# GOAL OF THE EXERCISE:
Copy each line exactly. Leave nothing out.

-- START EXCERPTED DATA --

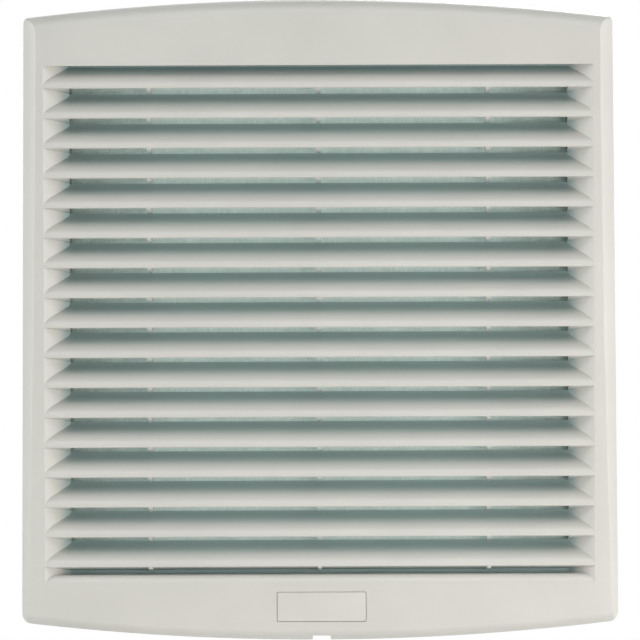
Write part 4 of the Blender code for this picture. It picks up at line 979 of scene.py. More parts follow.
def badge_form(name, grow, front, rear, corner):
    """A rounded plate over the badge field, leaning with the face."""
    low = (-BADGE_WIDTH / 2 - grow, front, -BADGE_HEIGHT / 2 - grow)
    high = (BADGE_WIDTH / 2 + grow, rear, BADGE_HEIGHT / 2 + grow)
    form = round_corners(add_box(name, low, high), 1, corner)
    form.location = (BADGE_X, face_y(BADGE_Z), BADGE_Z)
    form.rotation_euler = (math.atan(2 * BEND * (CREST_Z - BADGE_Z)), 0, 0)
    only(form)
    bpy.ops.object.transform_apply(location=True, rotation=True, scale=True)
    return form


cheeks = []
for side in (-1, 1):
    for offset in (-1, 1):
        near = side * HINGE_X + offset * (ARM_WIDTH / 2 + 0.0003)
        far = near + offset * CHEEK_WIDTH
        low = (min(near, far), HINGE_Y - KNUCKLE, HINGE_Z - KNUCKLE)
        high = (max(near, far), HINGE_Y + KNUCKLE, edge_z(HINGE_X) - WALL + 0.0008)
        cheeks.append(add_box("cheek", low, high))
weld(cover, join_into(cheeks, "cheeks"))
pin_holes = []
for side in (-1, 1):
    reach = ARM_WIDTH / 2 + CHEEK_WIDTH + 0.001
    start = (side * HINGE_X - reach, HINGE_Y, HINGE_Z)
    pin_holes.append(rod("pin_hole", start, (side * HINGE_X + reach, HINGE_Y, HINGE_Z), 0.0013, 24))
cut(cover, join_into(pin_holes, "pin_holes"))
catch_floor = -HEIGHT / 2 + WALL
low = (BADGE_X - 0.005, -0.0063, catch_floor - 0.0008)
weld(cover, add_box("catch", low, (BADGE_X + 0.005, -0.0045, catch_floor + 0.00055)))
low = (BADGE_X - NOTCH_WIDTH / 2, FRONT_Y - 0.002, -HEIGHT / 2 - 0.002)
notch = add_box("notch", low, (BADGE_X + NOTCH_WIDTH / 2, REAR_Y + 0.002, -HEIGHT / 2 + NOTCH_DEEP))
cut(cover, badge_form("badge_field", 0.0, -0.003, BADGE_DEPTH, 0.0008), notch)
smooth(cover, 30.0)
place_on(cover, "cover", "cover_plastic", cover_finish, "front_cover")

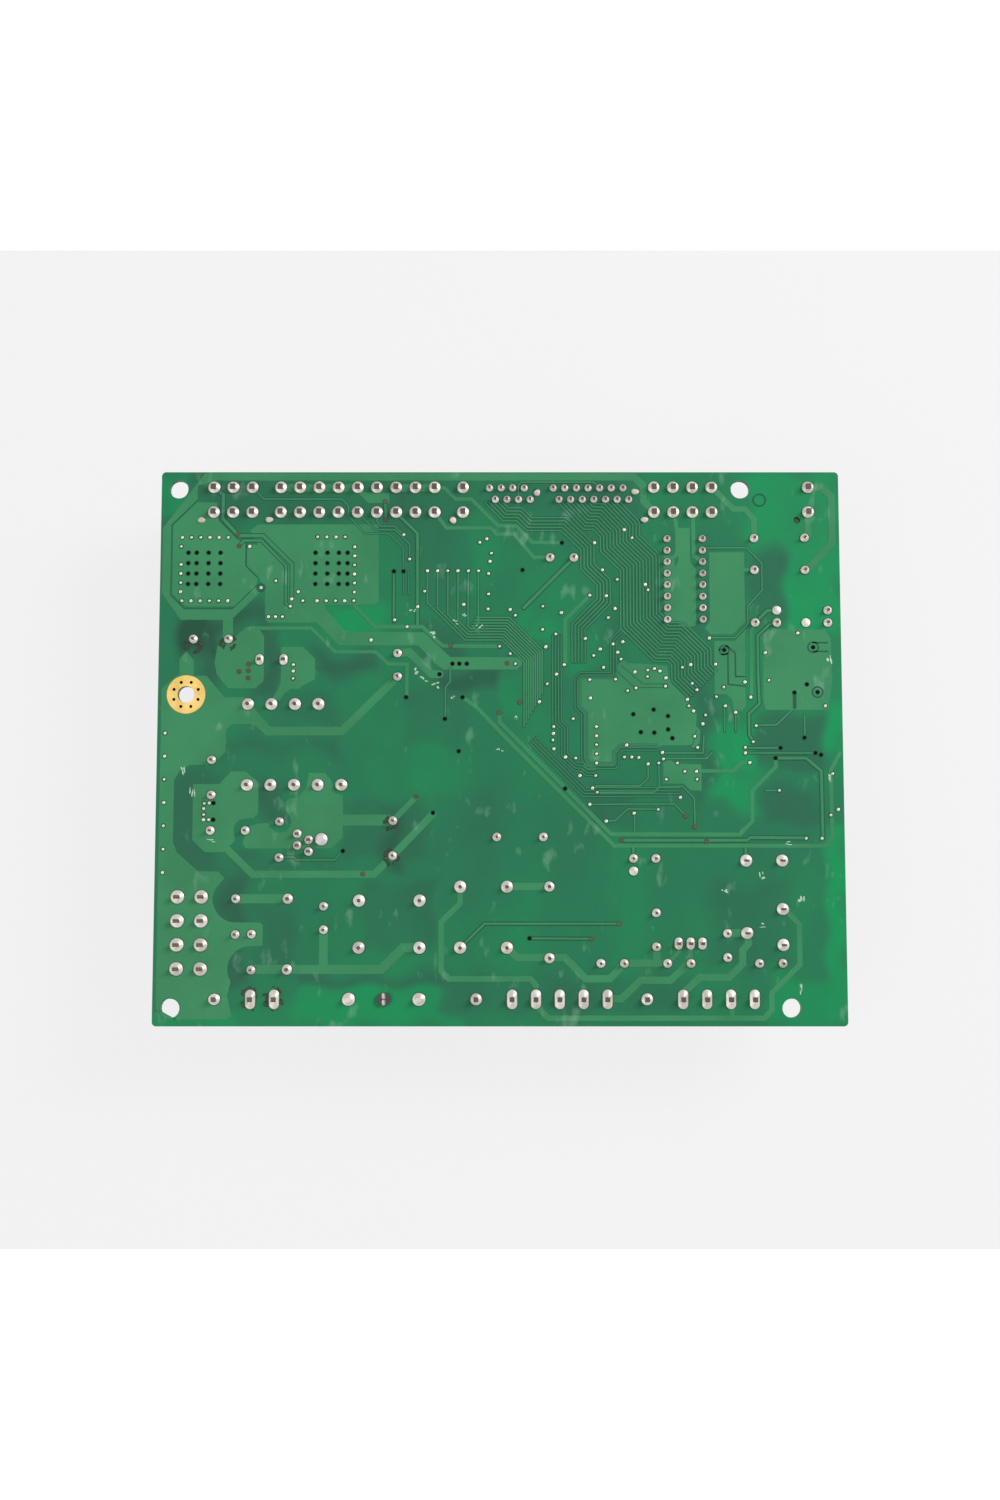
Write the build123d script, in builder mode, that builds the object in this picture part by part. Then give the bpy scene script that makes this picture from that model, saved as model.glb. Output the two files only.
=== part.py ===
"""A gas boiler's control board.

A green two-sided circuit board lies with its solder side up. Everything that it
carries hangs under it: plug headers along two edges, a mains filter, a switched
supply with its transformer, relays of the pump and fan, and a microcontroller.

Frame: X runs along the board's long edges, Y along its short ones, and +Z points
out of the solder side. The origin is under the board's middle, on the plane that
the tallest pieces stand on. All sizes are in millimetres.
"""
from build123d import *
import os

os.makedirs("parts", exist_ok=True)

# --- Driving dimensions -------------------------------------------------------------
board_length = 148.0
board_width = 120.0
board_thickness = 1.6
board_corner = 0.8
build_height = 20.0  # room under the board for its tallest pieces

lead_stick_out = 1.5  # lead ends beyond the solder side
solder_height = 0.9
solder_collar = 0.12  # solder left round a lead at the top of its joint
hole_clearance = 0.12  # gap round a lead in its hole, filled with solder

screw_hole_radius = 2.05
screw_hole_inset = 3.8
earth_hole_radius = 1.83
earth_land_radius = 4.17
land_thickness = 0.07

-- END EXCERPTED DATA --

# TASK RESPONSE:
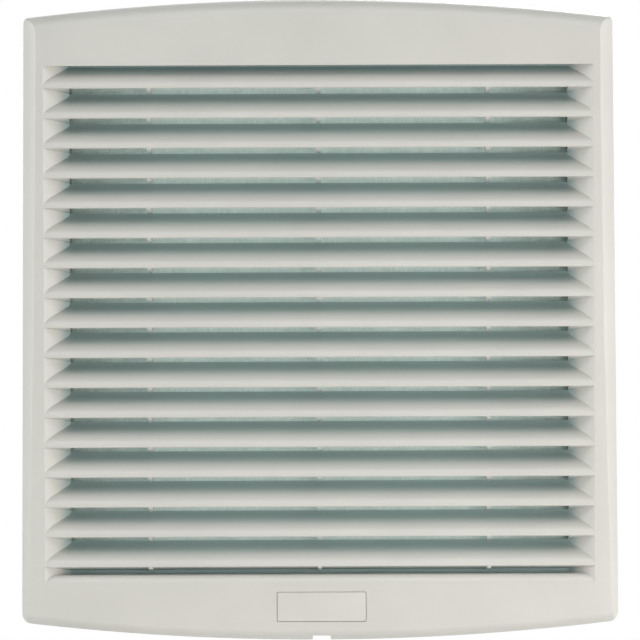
Write part 4 of the Blender code for this picture. It picks up at line 979 of scene.py. More parts follow.
def badge_form(name, grow, front, rear, corner):
    """A rounded plate over the badge field, leaning with the face."""
    low = (-BADGE_WIDTH / 2 - grow, front, -BADGE_HEIGHT / 2 - grow)
    high = (BADGE_WIDTH / 2 + grow, rear, BADGE_HEIGHT / 2 + grow)
    form = round_corners(add_box(name, low, high), 1, corner)
    form.location = (BADGE_X, face_y(BADGE_Z), BADGE_Z)
    form.rotation_euler = (math.atan(2 * BEND * (CREST_Z - BADGE_Z)), 0, 0)
    only(form)
    bpy.ops.object.transform_apply(location=True, rotation=True, scale=True)
    return form


cheeks = []
for side in (-1, 1):
    for offset in (-1, 1):
        near = side * HINGE_X + offset * (ARM_WIDTH / 2 + 0.0003)
        far = near + offset * CHEEK_WIDTH
        low = (min(near, far), HINGE_Y - KNUCKLE, HINGE_Z - KNUCKLE)
        high = (max(near, far), HINGE_Y + KNUCKLE, edge_z(HINGE_X) - WALL + 0.0008)
        cheeks.append(add_box("cheek", low, high))
weld(cover, join_into(cheeks, "cheeks"))
pin_holes = []
for side in (-1, 1):
    reach = ARM_WIDTH / 2 + CHEEK_WIDTH + 0.001
    start = (side * HINGE_X - reach, HINGE_Y, HINGE_Z)
    pin_holes.append(rod("pin_hole", start, (side * HINGE_X + reach, HINGE_Y, HINGE_Z), 0.0013, 24))
cut(cover, join_into(pin_holes, "pin_holes"))
catch_floor = -HEIGHT / 2 + WALL
low = (BADGE_X - 0.005, -0.0063, catch_floor - 0.0008)
weld(cover, add_box("catch", low, (BADGE_X + 0.005, -0.0045, catch_floor + 0.00055)))
low = (BADGE_X - NOTCH_WIDTH / 2, FRONT_Y - 0.002, -HEIGHT / 2 - 0.002)
notch = add_box("notch", low, (BADGE_X + NOTCH_WIDTH / 2, REAR_Y + 0.002, -HEIGHT / 2 + NOTCH_DEEP))
cut(cover, badge_form("badge_field", 0.0, -0.003, BADGE_DEPTH, 0.0008), notch)
smooth(cover, 30.0)
place_on(cover, "cover", "cover_plastic", cover_finish, "front_cover")

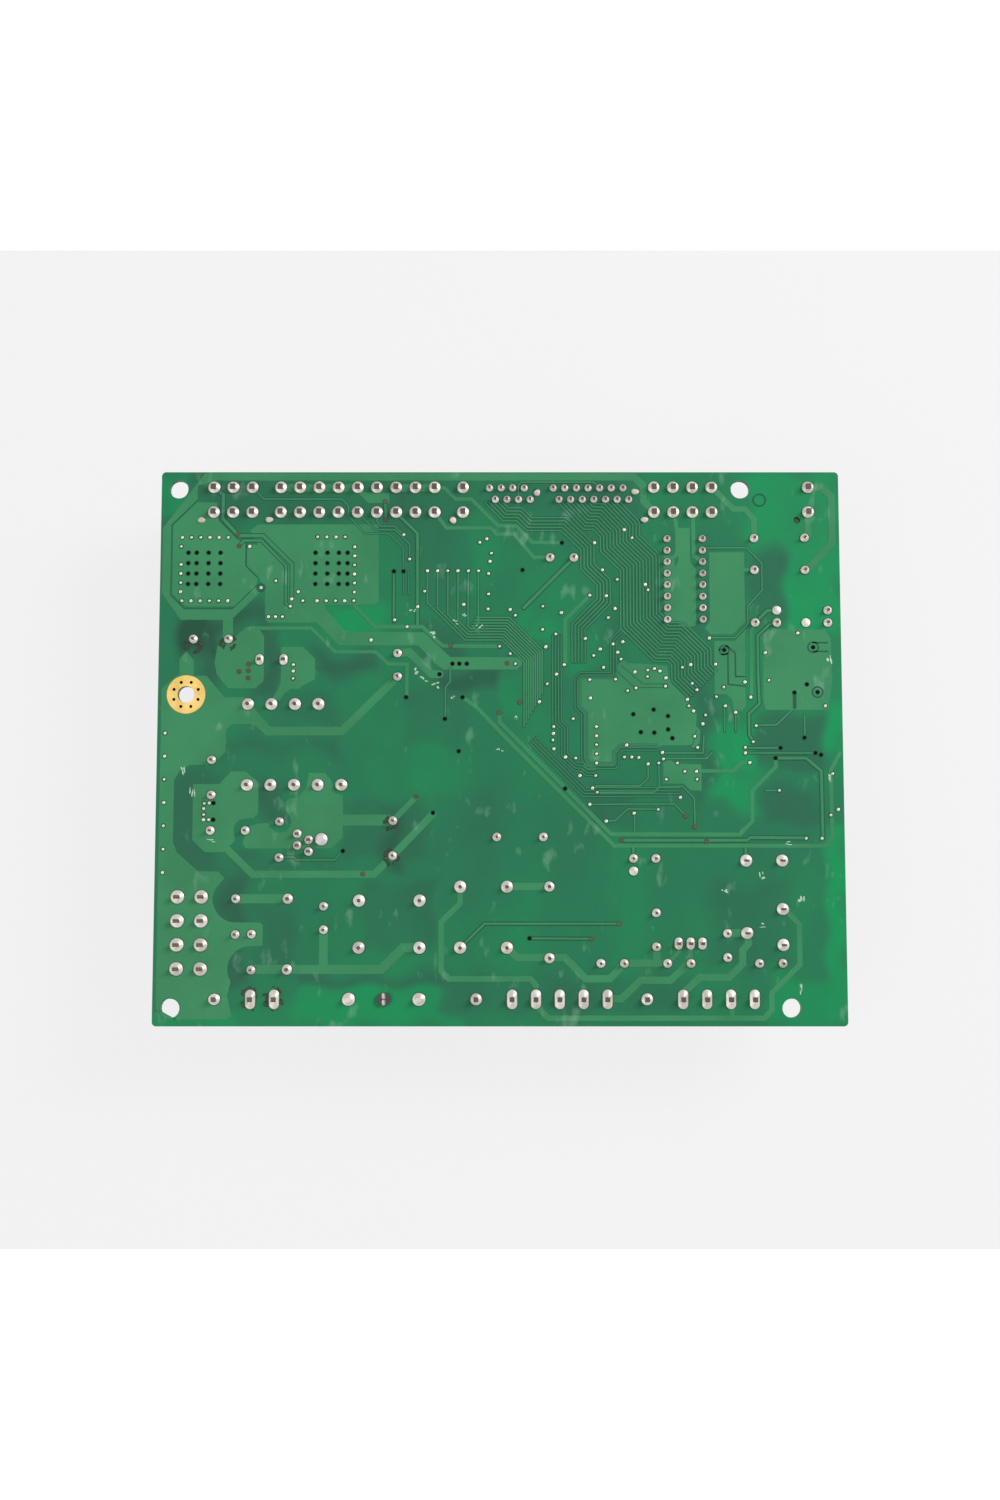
Write the build123d script, in builder mode, that builds the object in this picture part by part. Then give the bpy scene script that makes this picture from that model, saved as model.glb. Output the two files only.
=== part.py ===
"""A gas boiler's control board.

A green two-sided circuit board lies with its solder side up. Everything that it
carries hangs under it: plug headers along two edges, a mains filter, a switched
supply with its transformer, relays of the pump and fan, and a microcontroller.

Frame: X runs along the board's long edges, Y along its short ones, and +Z points
out of the solder side. The origin is under the board's middle, on the plane that
the tallest pieces stand on. All sizes are in millimetres.
"""
from build123d import *
import os

os.makedirs("parts", exist_ok=True)

# --- Driving dimensions -------------------------------------------------------------
board_length = 148.0
board_width = 120.0
board_thickness = 1.6
board_corner = 0.8
build_height = 20.0  # room under the board for its tallest pieces

lead_stick_out = 1.5  # lead ends beyond the solder side
solder_height = 0.9
solder_collar = 0.12  # solder left round a lead at the top of its joint
hole_clearance = 0.12  # gap round a lead in its hole, filled with solder

screw_hole_radius = 2.05
screw_hole_inset = 3.8
earth_hole_radius = 1.83
earth_land_radius = 4.17
land_thickness = 0.07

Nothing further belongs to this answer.